The MASE (mean absolute scaled error) was intended to avoid these problems.

For further discussion on these and related points, see Hyndman & Koehler (IJF, 2006). A preprint version is also available.

Also, suppose we have a lognormal model, where the estimation is done on the log-transformed scale and the prediction is done on the original, untransformed scale. One could either predict with the conditional mean or the conditional median. It seems to me that you would predict with the mean if the MSE is your metric, but you would predict with the median if the MAD is your metric. My thought is that the mean would minimize MSE, while the median would minimize MAD. So whether you use the mean or the median depends on which metric you use for evaluating the model.

In most cases, the mean and median will coincide on the transformed scale because the transformation should have produced a symmetric error distribution. I would usually estimate with the MSE because it is more efficient (assuming the errors look normal). It might help to estimate with the MAD if there are outliers, but I would prefer to explicitly deal with them.

When forecasting on the original, untransformed scale, the simple thing to do is to back-transform the forecasts (and the prediction interval limits). The point forecasts will then be the conditional median (assuming symmetry on the transformed scale), and the prediction interval will still have the desired coverage.

To get the conditional mean on the original scale, it is necessary to adjust the point forecasts. If X is the variable on the log-scale and Y = e^X is the variable on the original scale, then \text{E}(Y) = e^{\mu + \sigma^2/2} where \mu is the point forecast on the log-scale and \sigma^2 is the forecast variance on the log-scale. The prediction interval remains unchanged whether you use a conditional mean or conditional median for the point forecast.

Occasionally, there may be some reason to prefer a conditional mean point forecast; for example, if you are forecasting a number of related products and you need the point forecasts to sum to give the forecast of total number of products. But in most situations, the conditional median will be suitable.
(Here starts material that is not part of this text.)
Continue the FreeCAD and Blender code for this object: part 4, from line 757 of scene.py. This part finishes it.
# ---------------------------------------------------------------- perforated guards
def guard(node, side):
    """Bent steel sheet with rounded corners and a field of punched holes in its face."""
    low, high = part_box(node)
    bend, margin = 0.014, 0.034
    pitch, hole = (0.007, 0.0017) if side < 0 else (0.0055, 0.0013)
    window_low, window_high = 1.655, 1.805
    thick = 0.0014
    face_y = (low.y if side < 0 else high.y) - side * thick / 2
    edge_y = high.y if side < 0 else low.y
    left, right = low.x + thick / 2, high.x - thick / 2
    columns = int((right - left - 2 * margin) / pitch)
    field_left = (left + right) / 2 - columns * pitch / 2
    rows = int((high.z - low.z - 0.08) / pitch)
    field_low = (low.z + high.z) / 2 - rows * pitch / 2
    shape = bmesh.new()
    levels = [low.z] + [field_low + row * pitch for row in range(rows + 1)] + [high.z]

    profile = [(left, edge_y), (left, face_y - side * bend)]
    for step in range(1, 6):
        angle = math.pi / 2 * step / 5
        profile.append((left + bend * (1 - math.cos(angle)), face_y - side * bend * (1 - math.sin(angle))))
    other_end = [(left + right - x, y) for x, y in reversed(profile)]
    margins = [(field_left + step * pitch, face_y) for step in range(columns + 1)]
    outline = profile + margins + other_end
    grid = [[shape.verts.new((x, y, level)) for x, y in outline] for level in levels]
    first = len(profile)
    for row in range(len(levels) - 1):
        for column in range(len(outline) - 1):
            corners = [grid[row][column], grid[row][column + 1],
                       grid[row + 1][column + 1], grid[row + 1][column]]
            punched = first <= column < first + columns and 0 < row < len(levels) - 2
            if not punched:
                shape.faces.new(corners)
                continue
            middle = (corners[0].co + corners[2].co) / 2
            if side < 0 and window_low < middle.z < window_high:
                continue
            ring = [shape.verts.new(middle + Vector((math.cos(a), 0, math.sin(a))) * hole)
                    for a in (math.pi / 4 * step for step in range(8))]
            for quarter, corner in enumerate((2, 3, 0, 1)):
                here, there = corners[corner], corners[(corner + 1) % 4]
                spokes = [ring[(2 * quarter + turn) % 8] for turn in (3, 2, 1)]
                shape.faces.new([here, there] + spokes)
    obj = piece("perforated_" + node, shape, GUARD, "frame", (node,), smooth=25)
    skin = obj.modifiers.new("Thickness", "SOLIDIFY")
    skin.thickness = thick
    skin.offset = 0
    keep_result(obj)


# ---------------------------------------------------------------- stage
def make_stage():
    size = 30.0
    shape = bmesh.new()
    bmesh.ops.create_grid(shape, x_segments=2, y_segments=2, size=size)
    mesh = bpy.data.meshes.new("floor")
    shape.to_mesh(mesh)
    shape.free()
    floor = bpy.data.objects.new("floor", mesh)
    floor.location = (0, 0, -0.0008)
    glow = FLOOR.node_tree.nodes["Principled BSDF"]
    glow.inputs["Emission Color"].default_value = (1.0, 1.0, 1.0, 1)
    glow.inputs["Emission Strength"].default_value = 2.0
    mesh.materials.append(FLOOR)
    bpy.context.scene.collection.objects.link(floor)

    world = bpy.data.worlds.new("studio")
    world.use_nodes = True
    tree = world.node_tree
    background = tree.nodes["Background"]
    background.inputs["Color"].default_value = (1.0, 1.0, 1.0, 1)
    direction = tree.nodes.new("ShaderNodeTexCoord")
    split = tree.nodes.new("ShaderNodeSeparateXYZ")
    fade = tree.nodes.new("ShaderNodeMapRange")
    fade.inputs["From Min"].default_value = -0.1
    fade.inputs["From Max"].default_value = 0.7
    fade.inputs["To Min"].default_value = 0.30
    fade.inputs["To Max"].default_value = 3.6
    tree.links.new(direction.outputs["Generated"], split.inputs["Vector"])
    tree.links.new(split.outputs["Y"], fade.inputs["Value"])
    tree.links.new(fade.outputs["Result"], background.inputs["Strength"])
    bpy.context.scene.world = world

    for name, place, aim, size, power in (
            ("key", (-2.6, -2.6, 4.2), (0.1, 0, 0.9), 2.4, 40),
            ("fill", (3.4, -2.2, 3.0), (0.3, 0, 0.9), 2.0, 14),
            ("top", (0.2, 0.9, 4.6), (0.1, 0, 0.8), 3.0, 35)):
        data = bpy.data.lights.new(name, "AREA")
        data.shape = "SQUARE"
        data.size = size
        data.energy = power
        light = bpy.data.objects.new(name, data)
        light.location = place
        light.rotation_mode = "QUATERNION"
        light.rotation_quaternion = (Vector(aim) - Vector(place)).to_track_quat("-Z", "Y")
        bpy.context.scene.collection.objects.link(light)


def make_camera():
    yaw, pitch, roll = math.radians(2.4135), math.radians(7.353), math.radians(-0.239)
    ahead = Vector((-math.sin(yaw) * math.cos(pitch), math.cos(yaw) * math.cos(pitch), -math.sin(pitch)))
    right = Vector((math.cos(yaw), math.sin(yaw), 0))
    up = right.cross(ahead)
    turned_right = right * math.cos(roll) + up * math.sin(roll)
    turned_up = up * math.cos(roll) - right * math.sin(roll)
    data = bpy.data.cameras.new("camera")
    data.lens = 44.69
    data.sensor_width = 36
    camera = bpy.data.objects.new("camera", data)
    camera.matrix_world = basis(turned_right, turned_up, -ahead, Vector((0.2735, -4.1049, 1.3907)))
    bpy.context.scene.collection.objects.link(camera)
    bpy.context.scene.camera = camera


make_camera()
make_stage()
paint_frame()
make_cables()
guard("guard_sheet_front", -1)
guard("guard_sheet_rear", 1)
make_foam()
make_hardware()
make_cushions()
In R, the plot.forecast() function (from the forecast package) will back-transform point forecasts and prediction intervals using an inverse Box-Cox transformation. Just include the argument lambda. For example:

fit <- ar(BoxCox(lynx,0.5))
plot(forecast(fit,h=20), lambda=0.5)

Related Posts:

  • devi

    Respected Sir,
    I need to know whether the nonlinear models are suitable for forecasting or not. And how to identify the nonlinearities in the time series by mutual information.

    • Rob J Hyndman

      Some nonlinear models provide good forecasts for some data sets. Identification of nonlinearity is a complicated topic. See Fan and Yao (2005) for a good survey of the area.

  • devi

    Respected Sir,
    my question is “what is mutual information ?(i understood that it will give some idea about linear as well as nonlinear dependencies) but, how can i interpret it in the plot (ie.,) how can i differentiate the nonlinear from the linear dependencies?

  • Chewyraver

    Thank you for sharing! When I first starting exploring the forecasting world, I was very confused about which loss function to use, it almost seemed that it didn’t matter which one was used. Showing the difference between loss functions and providing a simple method of selection was part of my honours thesis.

  • zbicyclist

    Thanks. This is the clearest explanation of the log adjustment I’ve ever read.

    A bit of humor: when I first ran into this, I saw it written as
    e^(u+1/2s^2), which is ambiguous. Since at the time I was running a large analytic group (>75 professionals), I went to the specific subgroup that typically did log models and scenarios (more what-if than forecasts) and asked them what the expression meant. A sampling of opinion:

    (1) what?
    (2) (s^2) / 2
    (3) 1 / (2s^2)
    (4) I don’t use that. I compute the average bias ratio above/below the mean on the modeled observations and use those factors to correct the what-if forecasts.

    Answer #4 turned out to work pretty well in practice, and since that answer came from the statistician who’d written the production code, we stayed with that.

  • Dr. Abed

    I do not know why package forecast 2.16 in R does not produce Theil’s U? I really appreciate your efforts.

    • Rob J Hyndman

      It does include it. Use the accuracy() function.

  • Tom Shelton

    Dear Mr. Hyndman

    I am a novice in R but somewhat knowledgeable about forecasting (however, I am not a mathematician_. I am attempting to forecasts from 3 years of historic traffic data that has strong day of week as well as weekly seasonal patterns. I’ve been able to generate reasonable forecasts with the stlf function using a frequency of 52(weekly) with relatively good MAPE values of 6-16%. However, last week I re-ran some scripts(no script changes) on the same data set that I used for the previous runs several weeks ago. I am now finding that the MAPE in the accuracy output has increased by two decimal points. For instance a previous run gave me a MAPE of 9.xxxx% and now I am getting or another example is 16.xxxx% from a previous run to 1666.xxxx for the current run. All the values in both the summary and accuracy are the same except the decimal point seems to have shifted in the MAPE. What am I doing wrong or has there been a change in the forecast package? Are there potentially other programs/packages that could be interfering?

    Thank you

    Tom Shelton/Berlin

    • Rob J Hyndman

      It looks like a bug. In version 4.05 I completely rewrote the accuracy() function. Unfortunately, the mape and mpe are now 100 times too large. I’ll fix it in the next version.

      • Tom Shelton

        Thank you very much for your quick reply. When do you think the next version will be released.

        • Rob J Hyndman

          Hopefully today or tomorrow.